Table 2 illustrates the values of the main characteristics for all three designs. The lp-norm coils show smaller resistance than that of the conventional resistance minimization method. This effect was previously documented [20] and is valid when the coil uses wires of constant width. The three reversed turns found close to the iron ring reduce the residual eddy below 0.5% thereby fulfilling the design target. In contrast, the force in the z coil is lower compared to that in the x and y coils.
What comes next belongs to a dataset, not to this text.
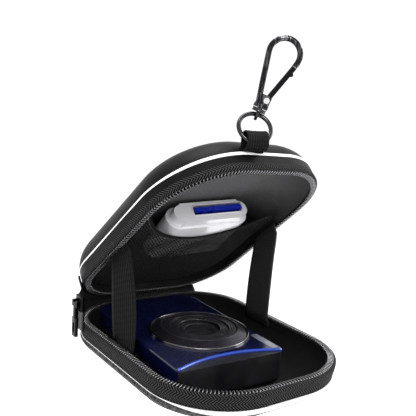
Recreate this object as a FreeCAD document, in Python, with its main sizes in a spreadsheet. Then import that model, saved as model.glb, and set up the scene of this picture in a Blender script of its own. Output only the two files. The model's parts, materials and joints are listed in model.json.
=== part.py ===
"""Compact camera in a zip carrying case with a snap hook, a mesh pocket and a card reader.

All lengths are millimetres.  X runs across the case, Y runs from the front edge (-Y) to the hinge
end (+Y) and Z is up.  The origin is the centre of the tray's flat underside.  The tray, the camera
and the zip slider are drawn where they stand.  The lid and what it carries are drawn closed and
turned open about the hinge by LID.
"""
import FreeCAD
import Part
import Sketcher
import math
import os

V = FreeCAD.Vector
Rot = FreeCAD.Rotation
Place = FreeCAD.Placement
X, Y, Z = V(1, 0, 0), V(0, 1, 0), V(0, 0, 1)
IDENTITY = Place()

# ---------------------------------------------------------------- driving dimensions
DIMS = {
    # case
    "half_width": 44.2,
    "half_depth": 57.7,
    "front_radius": 33.2,
    "back_radius": 27.2,
    "rim_height": 15.5,
    "lid_height": 20.5,
    "parting_gap": 0.4,
    "wall_offset": 0.5,
    "shell_outside": 0.0,
    "shell_inside": 1.2,
    "lining_outside": 1.3,
    "lining_inside": 2.1,
    "tray_bevel": 7.5,
    "tray_round": 5.5,
    "lid_round": 14.0,
    "band_height": 7.5,
    "band_inner": 0.6,
    "band_taper": 1.1,
    "band_outer": 2.0,
    "piping_size": 1.8,
    "coil_width": 2.9,
    "coil_height": 1.6,
    "strap_width": 17.0,
    "strap_thick": 0.9,
    "mesh_thick": 0.5,
    "mouth_radius": 40.0,
    # hardware
    "webbing_width": 9.4,
    "webbing_thick": 0.8,
    "webbing_eye": 3.4,
    "ring_radius": 7.0,
    "ring_wire": 0.95,
    "eye_radius": 2.0,
    "eye_wire": 0.7,
    "stem_radius": 1.1,
    "running_gap": 0.05,
    "collar_radius": 3.2,
    "hook_wire": 1.25,
    "bow_radius": 6.5,
    "bow_height": 26.9,
    "rivet_radius": 0.75,
    "gate_width": 2.2,
    # camera
    "cam_width": 54.0,
    "cam_length": 82.0,
    "cam_thick": 15.5,
    "cam_split": 8.4,
    "cam_wall": 1.4,
    "cam_corner": 3.0,
    "cam_back_corner": 10.0,
    "lens_trim": 23.2,
    "bezel_top": 17.9,
    "bezel_rise": 2.4,
    "outer_barrel": 17.0,
    "inner_barrel": 13.2,
    # card reader
    "reader_width": 46.0,
    "reader_length": 34.0,
    "reader_thick": 12.0,
    "card_width": 27.6,
    "card_thick": 2.1,
}

LID_TILT = 42.2
LID_YAW = 4.6
CAMERA_YAW = -2.42
READER_YAW = -7.0
WEBBING_YAW, WEBBING_LEAN = -18.0, 39.0
RING_YAW, RING_LEAN = -21.0, -36.0
HOOK_YAW, HOOK_LEAN = -36.1, 20.0

doc = FreeCAD.newDocument("zip_case")
sheet = doc.addObject("Spreadsheet::Sheet", "dims")
for row, (alias, value) in enumerate(DIMS.items(), 1):
    sheet.set("A%d" % row, alias)
    sheet.set("B%d" % row, str(value))
    sheet.setAlias("B%d" % row, alias)
doc.recompute()

parts = {}


# ---------------------------------------------------------------- helpers
def value_of(expression):
    """The number that a size stands for: a plain number, or an expression on the sheet."""
    if not isinstance(expression, str):
        return float(expression)
    total, sign = 0.0, 1.0
    for word in expression.replace(" * ", "*").split():
        if word in "+-":
            sign = 1.0 if word == "+" else -1.0
            continue
        factor = 1.0
        if "*" in word:
            number, word = word.split("*")
            factor = float(number)
        number = DIMS[word[5:]] if word.startswith("dims.") else float(word)
        total += sign * factor * number
        sign = 1.0
    return total


def bind(obj, prop, expression):
    if isinstance(expression, str):
        obj.setExpression(prop, expression)
    else:
        setattr(obj, prop, expression)


def keep(node, obj, placement=IDENTITY):
    """Register a finished piece under the name of its file and put it in place."""
    obj.Label = node
    obj.Placement = placement.multiply(obj.Placement)
    parts[node] = obj
    return obj


def box(name, size, low):
    obj = doc.addObject("Part::Box", name)
    for prop, expression in zip(("Length", "Width", "Height"), size):
        bind(obj, prop, expression)
    obj.Placement = Place(V(*low), Rot())
    return obj


def rod(name, radius, height, base, axis=Z):
    obj = doc.addObject("Part::Cylinder", name)
    bind(obj, "Radius", radius)
    bind(obj, "Height", height)
    obj.Placement = Place(V(*base), Rot(Z, V(*axis)))
    return obj


def cone(name, low_radius, high_radius, height, base):
    obj = doc.addObject("Part::Cone", name)
    bind(obj, "Radius1", low_radius)
    bind(obj, "Radius2", high_radius)
    bind(obj, "Height", height)
    obj.Placement = Place(V(*base), Rot())
    return obj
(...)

Under the criteria of simplicity and the presence of sections of straight wires, the gradient coil designed with l1-norm was eventually selected for manufacturing. It is however clear that the coil designed using l2-norm shows superior performance compared to both l1-norm and resistance minimization technique. Table 3 shows the radius of the loops for the l2-norm coil for verification and completeness.

5 Conclusion

A new and general gradient coil design method based on the minimization of the lp-norm of the current density vector has been presented. The formulation covers the case of the l2-norm previously presented [20]. The minimization of the wire length is equivalent to the minimization of the lp-norm of the current density vector. Gradient coils designed using resistance minimization method are recommended when the slew rate is one of the main design goals. If a conductor of constant width is used and power dissipation is one of the design targets however, then l2-norm coil or Euclidian distance minimization is the preferred design choice. If simplicity of construction is the priority, then l1-norm is recommended due to the presence of straight wires in the current pattern, even though l2-norm may show a better cost effective ratio in terms of gradient strength per wire. While the coils designed using the lp-norm and resistance minimization fulfil the requirements for neonatal MRI scanner, the gradient coils designed using l1-norm were effectively chosen to be constructed due to the presence of straight wire sections, which can be much easier manufactured with great accuracy.